God gave the assurance to Gideon that he needed—and right when he needed it!
III. GIDEON’S SHARING OF ASSURANCE (v. 15).
A. Gideon did the right thing with this assurance he had been given. He could tell that this was a gift from God; and so we’re told, “And so it was, when Gideon heard the telling of the dream and its interpretation, that he worshiped” (v. 15a). Right then and there—probably not too loudly, though!—he worshiped God and acknowledged not only God’s gift of the assurance, but that God would indeed give the victory.
B. He now had a great story to tell; and couldn’t—and shouldn’t!—keep it to himself. We’re told,
“He returned to the camp of Israel, and said, ‘Arise, for the Lord has delivered the camp of Midian into your hand’” (v. 15b).
Purah was there also; and could affirm every word of the encouragement from God.
* * * * * * * * * *
In light of this, consider what we’re told in Hebrews 11; “And what more shall I say?

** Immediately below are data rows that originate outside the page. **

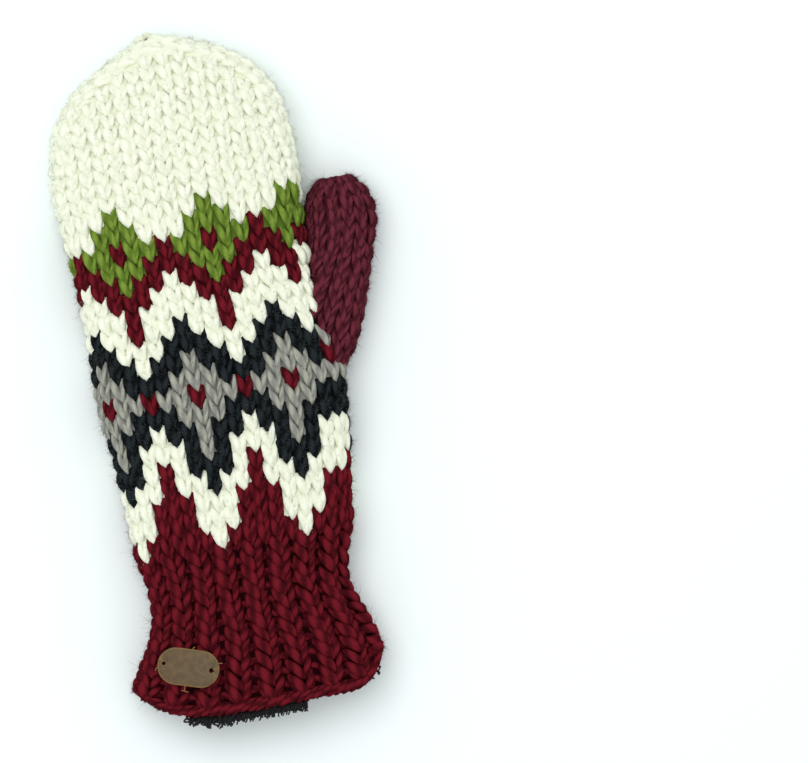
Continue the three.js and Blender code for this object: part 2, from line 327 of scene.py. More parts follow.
# The wools: colour, its darker shade (painted shade in the plies' grooves, and the fibres' own darker
# streaks) and, where it is not WOOL_RELIEF, the relief in metres
WOOL_COLOURS = {
    "cream": (0xEFF1DF, 0xE6E9D3, 0.0003),
    "red": (0x6D1A24, 0x430F16),
    "purple": (0x6C2D38, 0x451A24),
    "black": (0x262B2E, 0x0F1213),
    "grey": (0xA6A699, 0x868680, 0.0004),
    "green": (0x78903A, 0x5A7228, 0.0004),
    # painted shade: a darker red that stands for the shade deep in the cuff's recesses between the ribs
    "painted_shade_red": (0x3C0D14, 0x22070B),
}
# Single fibres are paler than the yarn, because light passes through them
FIBRE_COLOURS = {
    "cream": (0xFCFCF2, 0xF0F0DC),
    "red": (0xB0545E, 0x84303A),
    "purple": (0xA45C6A, 0x7C3E4C),
    "black": (0x8C9294, 0x565C5E),
    "grey": (0xC8C8BE, 0xA0A098),
    "green": (0x94B04C, 0x70902E),
}
WOOL_ROUGHNESS, WOOL_RELIEF = 0.95, 0.0006
# Their pattern, on the yarn's coordinates: fibres along it, and plies that twist round it
FIBRE_SCALE, FIBRE_DETAIL, FIBRE_ROUGHNESS = (0.45, 10.0, 1.0), 4.0, 0.65
PLY_SCALE, PLY_DISTORTION = (0.09, 0.9549, 1.0), 0.5
PATTERN_RANGE = (0.5, 1.3)

# The spots and the grain of fleece, leather and thread
SPOT_DETAIL, SPOT_ROUGHNESS, SPOT_RANGE = 6.0, 0.6, (0.35, 0.65)
GRAINS_IN_SPOT, GRAIN_STRENGTH = 6, 0.8

# Stray fibres: how many of each colour, and their size and curl
FUZZ = {"cream": 6500, "red": 11000, "purple": 7000, "black": 5000, "grey": 1200, "green": 1500}
FUZZ_STEPS = 3
FUZZ_SIDES = 3
FUZZ_RADIUS = 0.05
FUZZ_TAPER = 0.6
FUZZ_LENGTH = 1.0
FUZZ_SPREAD = (3.5, 0.29)
FUZZ_LONG_SHARE, FUZZ_LONG = 0.1, 1.4
FUZZ_LOWEST, FUZZ_OUTLINE, FUZZ_AT_OUTLINE = -0.45, 0.5, 1.5
FUZZ_TURN = 1.5
FUZZ_ROOT = 0.8
FUZZ_AWAY, FUZZ_ALONG, FUZZ_ASIDE, FUZZ_CURL = (0.25, 1.0), 0.8, 0.7, 0.45
FUZZ_FLOOR = 0.1
FUZZ_SKEW = 0.1

# A tube unrolled on its picture: its side (left, low, width, height), and its caps' size and middles
YARN_OFFSET = 50
ATLAS_SIDE = (0.04, 0.05, 0.80, 0.90)
ATLAS_CAP = (0.04, 0.18)
ATLAS_LOW_CAP, ATLAS_HIGH_CAP = (0.93, 0.27), (0.93, 0.73)

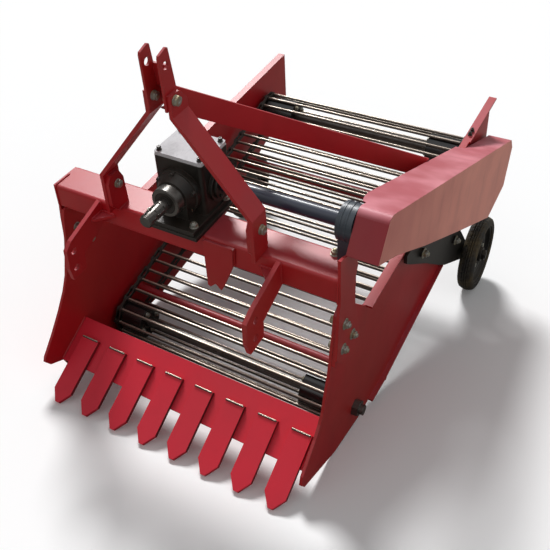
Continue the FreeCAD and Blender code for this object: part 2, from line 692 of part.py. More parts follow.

For the time would fail me to tell of Gideon and Barak and Samson and Jephthah, also of David and Samuel and the prophets: who through faith subdued kingdoms, worked righteousness, obtained promises, stopped the mouths of lions, quenched the violence of fire, escaped the edge of the sword . . .” (Hebrews 11:32-34a).
And note especially what we’re told after that; that these great heroes of faith (including Gideon) were they who “out of weakness were made strong, became valiant in battle, turned to flight the armies of the aliens (v. 34b). When God calls us to a task, we can safely go. He knows how to give us strengthening assurances along the way!